Такая вот типично кузнецовская шутка…
Внешне он был, как правило, мрачен: каменное лицо,
На днях мой однокашник по ВЛК, прозаик В. К., тоже живущий во Внукове, с обидой вспомнил: «Смотрю, стоит Кузнецов с кем-то. Подхожу, руку тяну, а он — как от тока от моей руки свою отдёрнул: — „Н-нет, нет, не буду! Я рук не пожимаю!..“» И это не единичный случай, когда он отказывал в рукопожатии литераторам, считающим себя некой величиной в литературе. Зато известны примеры его общения с неудачниками и изгоями, которым и руки-то никто не подавал…

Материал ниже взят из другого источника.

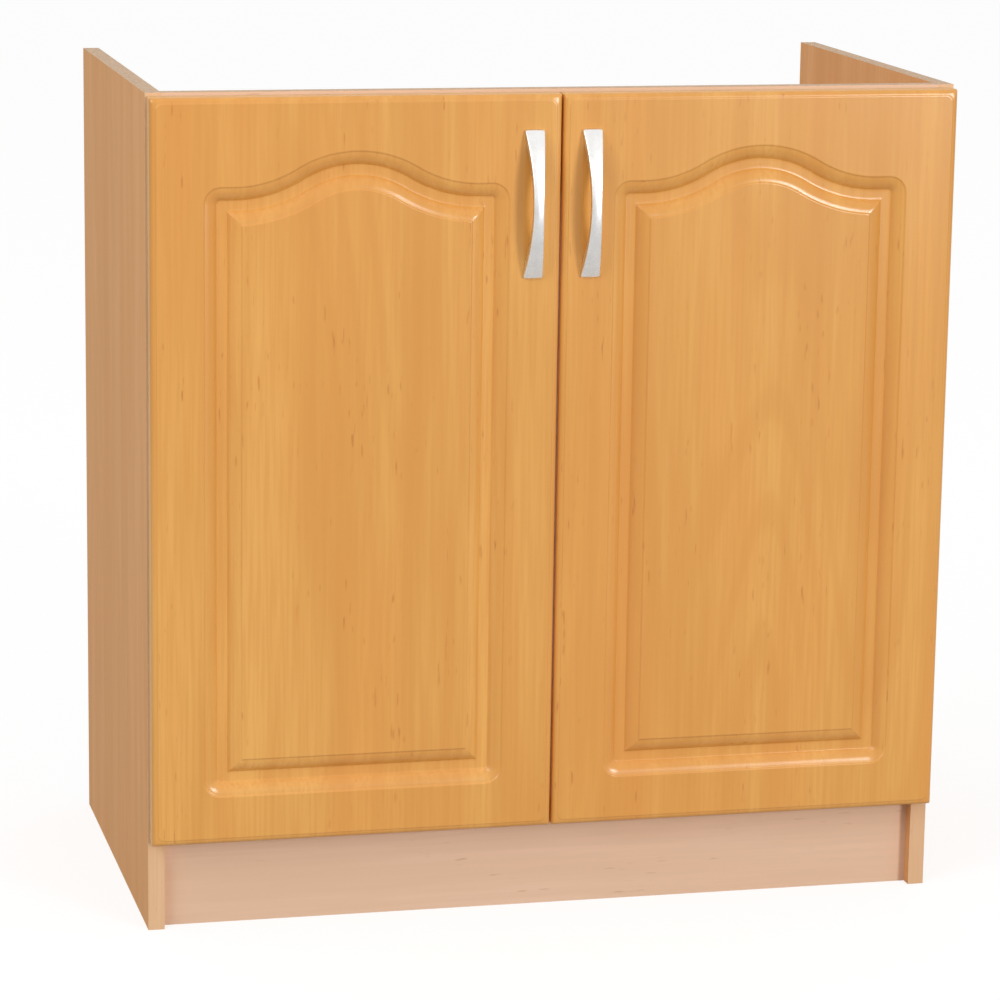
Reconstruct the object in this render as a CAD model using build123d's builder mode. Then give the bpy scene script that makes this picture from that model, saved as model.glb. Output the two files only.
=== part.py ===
from build123d import *
import os
from math import asin, degrees

# Kitchen sink base cabinet: an open-topped, open-backed carcass of laminated chipboard with two
# overlay doors on concealed cup hinges. Each door has a routed moulding with an arched top.
# Millimetres. X runs to the right, Y to the back, Z up. The doors face -Y. The origin is on the
# floor, under the centre of the whole cabinet with its handles.

os.makedirs("parts", exist_ok=True)

# ---- whole cabinet ----
width = 800.0  # over both side panels
height = 820.0  # floor to worktop
depth = 460.0  # back edges of the sides to the front of the doors

# ---- boards ----
board = 16.0  # thickness of every chipboard panel
edging = 1.0  # thickness of the edge strips
plinth_height = 100.0
plinth_setback = 13.0  # plinth behind the front edges of the sides
front_rail_height = 100.0
rear_rail_height = 100.0
rear_rail_drop = 80.0  # top of the rear rail below the top of the sides
wall_hole_radius = 3.5
wall_hole_spacing = 600.0

# ---- cam locks, cam bolts and dowels that join a board's ends to the sides ----
joint_offset = 16.0  # cam and dowel either side of a rail's middle
floor_cam_inset = 60.0  # cams of the bottom panel from its front and back edges
dowel_step = 32.0  # dowels of the bottom panel inward from its cams
joint_depth = 11.0  # depth of bolt and dowel holes in the sides
cam_radius = 7.5
cam_depth = 12.5
cam_setback = 24.0  # cam centre from the board's end
cam_slot_width = 2.0
cam_slot_depth = 1.5
bolt_thread_radius = 2.5
bolt_shank_radius = 3.0
bolt_neck_radius = 1.8
bolt_head_length = 5.0
bolt_bore_radius = 4.0
dowel_radius = 4.0
dowel_length = 30.0
loose_fit = 0.05  # radial clearance of screws, bolts, dowels and cams in their holes

# ---- doors ----
door_thickness = 18.0
door_gap = 2.0  # between the carcass and the back of a door
door_reveal = 1.5  # door edge in from the outside of the cabinet
door_split = 2.0  # between the two doors
door_top_gap = 3.0  # door top below the top of the cabinet
door_bottom = 90.0  # door bottom above the floor
door_edge_radius = 5.0
face_step = 0.4  # the flat face stands this proud of the rounded edge
face_corner_radius = 6.0

# ---- routed moulding: from both edges a small step, a rounded slope and a hollow to a flat floor ----
moulding_margin = 50.5  # outer line from the sides of the door
moulding_bottom_margin = 47.0
moulding_peak_margin = 51.5  # top of the arch from the top of the door
moulding_width = 37.5
moulding_turn = 17.0  # the outer half ends here, and its corners are rounded about this line
moulding_lap = 0.5  # overlap of the two halves on the flat floor
edge_quirk = 1.1  # depth of the small step at both edges
crease_inset = 13.7  # end of the rounded slopes, where they are steepest
crease_depth = 7.5
floor_inset = 16.4  # edge of the flat floor, where the hollows end
floor_depth = 7.8
ovolo_bulge = 1.4  # height of the rounded slopes over their chords
arch_rise = 32.7
arch_half_run = 118.0  # from the peak to where the curve meets the flat shoulder

# ---- bow handles ----
handle_length = 144.0
handle_hole_spacing = 128.0
handle_projection = 25.0
handle_thickness = 5.0  # at the middle of the bow
handle_foot = 16.0  # length of the flat foot at each end
handle_end_thickness = 2.5
handle_end_width = 20.0
handle_waist_width = 10.5
handle_edge_radius = 1.2
handle_corner_radius = 2.5  # rounding of the ends seen from the front
handle_inset = 27.5  # centre line from the door's free edge
handle_drop = 105.5  # centre below the top of the door
handle_thread_depth = 4.4
handle_screw_radius = 2.0
handle_screw_hole_radius = 2.3  # through the door
handle_screw_head_radius = 4.0
handle_screw_head = 2.4
handle_screw_sink = 3.0  # depth of the pocket in the back of the door
handle_screw_pocket_radius = 4.6

# ---- door buffers ----
buffer_radius = 4.0
buffer_thickness = 1.7
buffer_inset = 20.0  # from the door's free edge
buffer_end_inset = 18.0  # from the top and bottom of the door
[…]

Жил в Переделкино такой прозаик, Юра Доброскокин, когда-то подававший большие надежды, которому Вадим Кожинов прочил большое будущее. После выхода у Доброскокина первой книжки Кожинов и Кузнецов рекомендовали его в Союз, более того, помогли получить дачу (просторную сторожку) в Переделкино. Доброскокин завёл семью, дочку. И всё было бы хорошо, не будь он страшно слабохарактерным человеком. Писал мало, работать у него не получалось, жил на подачки знакомых — кто чем угостит да нальёт стакан. В результате скатывался всё ниже, и жену, и дачу уступил более расторопному и пронырливому литератору. Потерял паспорт, начались у него проблемы с милицией, бегал от ментов, ночевал где придётся. А жена с сожителем то пустят его в его же дачу, то не пустят. (Он так и погиб в конце концов.) И вот этого Юру Доброскокина, бомжа, которого и за человека-то никто не считал, Кузнецов принимал у себя во Внукове как человека, и угощал, и деньги какие-то давал… Помню, встречается как-то Доброскокин. «Куда, — спрашиваю, — Юра, навострился?» — «К тёзке, Кузнецову, во Внуково». Частенько он к нему наезжал…

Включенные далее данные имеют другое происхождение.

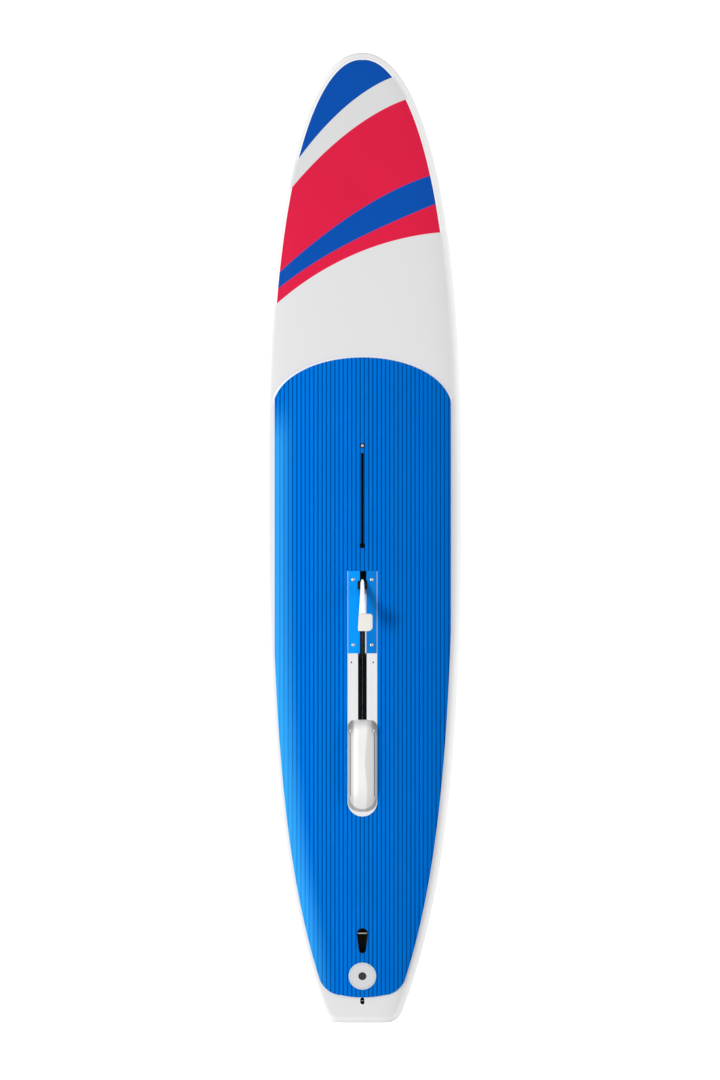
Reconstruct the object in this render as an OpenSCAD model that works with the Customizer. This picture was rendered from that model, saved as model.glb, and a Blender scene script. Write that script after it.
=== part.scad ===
// Windsurf longboard: sandwich hull, grooved deck pad, mast track, pivoting
// daggerboard in its case, and a fin that slides in a slotted box.
// +X points to the nose, +Y to port and +Z up. The origin is on the centreline
// at mid-length, on the flat of the bottom.

/* [Board] */
// Overall length
board_l = 3660; // [3300:10:3900]
// Overall width
board_w = 750; // [650:5:820]
// Thickness at the flat of the deck
board_t = 145; // [135:1:175]
// Thickness where the nose starts to round off
nose_t = 48; // [40:1:70]
// Thickness where the tail starts to round off
tail_t = 78; // [72:1:100]
// Height of the nose above the flat of the bottom
nose_rocker = 150; // [80:5:220]
// Height of the tail's lower edge above the flat of the bottom
tail_kick = 12; // [0:1:25]
// Thickness of the sandwich skins
skin_t = 5; // [3:0.5:8]

/* [Deck pad] */
// Thickness of the foam pad
pad_t = 6; // [4:0.5:8]
// Bare rail between the pad and the outline
pad_inset = 34; // [20:1:60]
// From the tail to the front of the pad
pad_front = 2516; // [2400:1:2600]
// Depth of the curve along the pad's front
pad_nose_l = 190; // [100:5:300]
// From the tail to the back of the pad
pad_rear = 110; // [90:1:140]
// Diameter of the round badge
badge_d = 104; // [60:1:120]

/* [Mast track] */
// From the tail to the round entry of the track
track_from_tail = 1808; // [1790:1:1850]
// Length from the round entry to the front of the slot
track_l = 349; // [250:1:400]
// Width of the track's slot
track_slot_w = 10; // [8:0.5:12]
// Diameter of the round entry
track_entry_d = 21; // [18:0.5:22]
// Thickness of the track's lips
track_lip_t = 5; // [4:0.5:8]
// Diameter of the vent screw's thread
vent_thread_d = 10; // [8:0.5:12]

/* [Daggerboard] */
// From the tail to the pivot
pivot_from_tail = 1659; // [1640:1:1670]
// Diameter of the pivot pin
pivot_d = 12; // [10:0.5:14]
// From the pivot to the blade's tip
blade_l = 790; // [650:5:800]
// Chord of the blade at its root
blade_chord = 155; // [130:1:158]
// Thickness of the blade
blade_t = 26; // [20:0.5:28]
// Angle from the deck to the lever with the blade down
lever_angle = 28; // [20:1:32]
// How far aft the lowered blade leans from straight down
blade_rake = 10; // [8:1:14]
// Gap on each side of the blade in its case
case_gap = 5; // [4:0.5:6]
// Wall of the case
case_wall = 3; // [2:0.5:4]

/* [Cassette] */
// Half-width of the frame and the cover plates
frame_half_w = 56; // [52:0.5:60]
// Length of the cover plates
plate_l = 310; // [280:1:340]
// Thickness of the cover plates
plate_t = 5; // [4:0.5:5]
// Gap between the two cover plates
plate_gap = 19; // [18:0.5:22]
// Height of the tip cover above the frame
tip_cover_h = 40; // [30:1:60]
// Sheet thickness of the tip cover
tip_cover_t = 1.5; // [1:0.1:2]

/* [Fin] */
// From the tail to the middle of the fin box
fin_box_from_tail = 365; // [350:1:400]
// Length of the fin box
fin_box_l = 267; // [240:1:280]
// Width of the fin box's slot
fin_slot_w = 10; // [9:0.5:12]
// Depth of the fin below the hull
fin_depth = 320; // [200:5:450]
// Length of the fin at its base
fin_base_l = 150; // [130:1:160]

/* [Tail] */
// From the tail to the front of the grip cup
grip_front = 366; // [350:1:380]
// Length of the grip cup
grip_l = 96; // [85:1:100]
// From the tail to the middle of the badge
badge_from_tail = 183; // [175:1:190]
// From the tail to the middle of the leash cup
leash_from_tail = 87; // [80:1:95]

/* [Hidden] */
$fn = 48;

BLUE = "#0a6ad0";
WHITE = "#f1f2f2";
BLACK = "#17181a";
STEEL = "#c4c6c8";
FOAM = "#e9e4d2";

glue = 0.3;             // gap left all round a bonded insert
seal = 0.2;             // gap between pieces that are pushed together by hand
bond_line = 0.1;        // seam between the two skins, seen at the rail
cut = 1;                // how far a cutting shape runs past the face that it cuts
rim = 0.5;              // what the hull keeps at its very ends
half_l = board_l / 2;
rail_share = 0.42;      // height of the rail line as a share of the thickness
deck_power = 4.5;       // squareness of the section above the rail line
bottom_power = 8;       // squareness of the section below it
nose_round = 60;        // length over which the nose rounds off in profile
tail_round = 26;        // the same at the tail
tail_corner_r = 40;     // corners of the tail in plan
wide_x = 1930 - half_l;     // widest station
rocker_x = 2280 - half_l;   // where the bottom starts to rise to the nose
kick_x = 145 - half_l;      // where it starts to rise to the tail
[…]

— Какая из статей о Юрии Кузнецове последнего времени вам запомнилась?
— По весне в «Лит. России» статью Анкудинова прочитал, где он называет Кузнецова хакером, взломщиком и кем-то ещё в том же роде…. Насчёт хакерства Анкудинов, конечно, погорячился, но провокативность в стихах Кузнецова безусловно присутствует. А какой, скажите, поэт не стремится вывести читателя из состояния анабиоза? У Кузнецова была задача номер один — «долбануть» читателя по мозгам так, чтобы в них запечатлелось прочитанное и началась какая-то работа. В этом я с Анкудиновым согласен. Но насчёт того, что Кузнецов этакий «хакер», «взломщик», «вирус» там куда-то запустил — это уж слишком. Тут критик увлёкся. Другое дело, что есть вещи для поэта, православного человека, непозволительные. Домысливать Святое Писание (Мария Магдалина ударила Спасителя по щекам!), конечно, непозволительно, если не сказать, кощунственно. Не тот это объект для художественных вымыслов и домыслов.

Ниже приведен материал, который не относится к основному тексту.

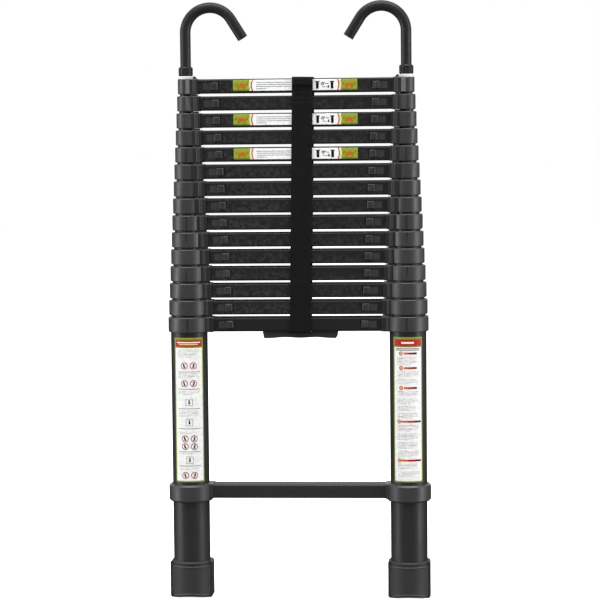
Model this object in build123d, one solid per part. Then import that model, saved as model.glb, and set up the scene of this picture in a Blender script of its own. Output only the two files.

— А вот отец Димитрий Дудко, говорят, оценивал поэмы Кузнецова о Христе сугубо положительно.
— Отец Димитрий Дудко был очень терпимый к людям, много переживший и выстрадавший свою веру в лагерях батюшка. Он был моим духовником, и в начале 90-х годов я часто ездил к нему на встречи, которые он проводил в библиотеках — то у метро Войковская, то на Речном вокзале. И одна женщина на одной из таких встреч поведала ему, как на исповеди, что вот-де торгует водкой, чтобы прокормить своих малолетних ребятишек. И спрашивает: «Как, батюшка, думаете, будет мне, грешнице, прощение, или надеяться не на что?»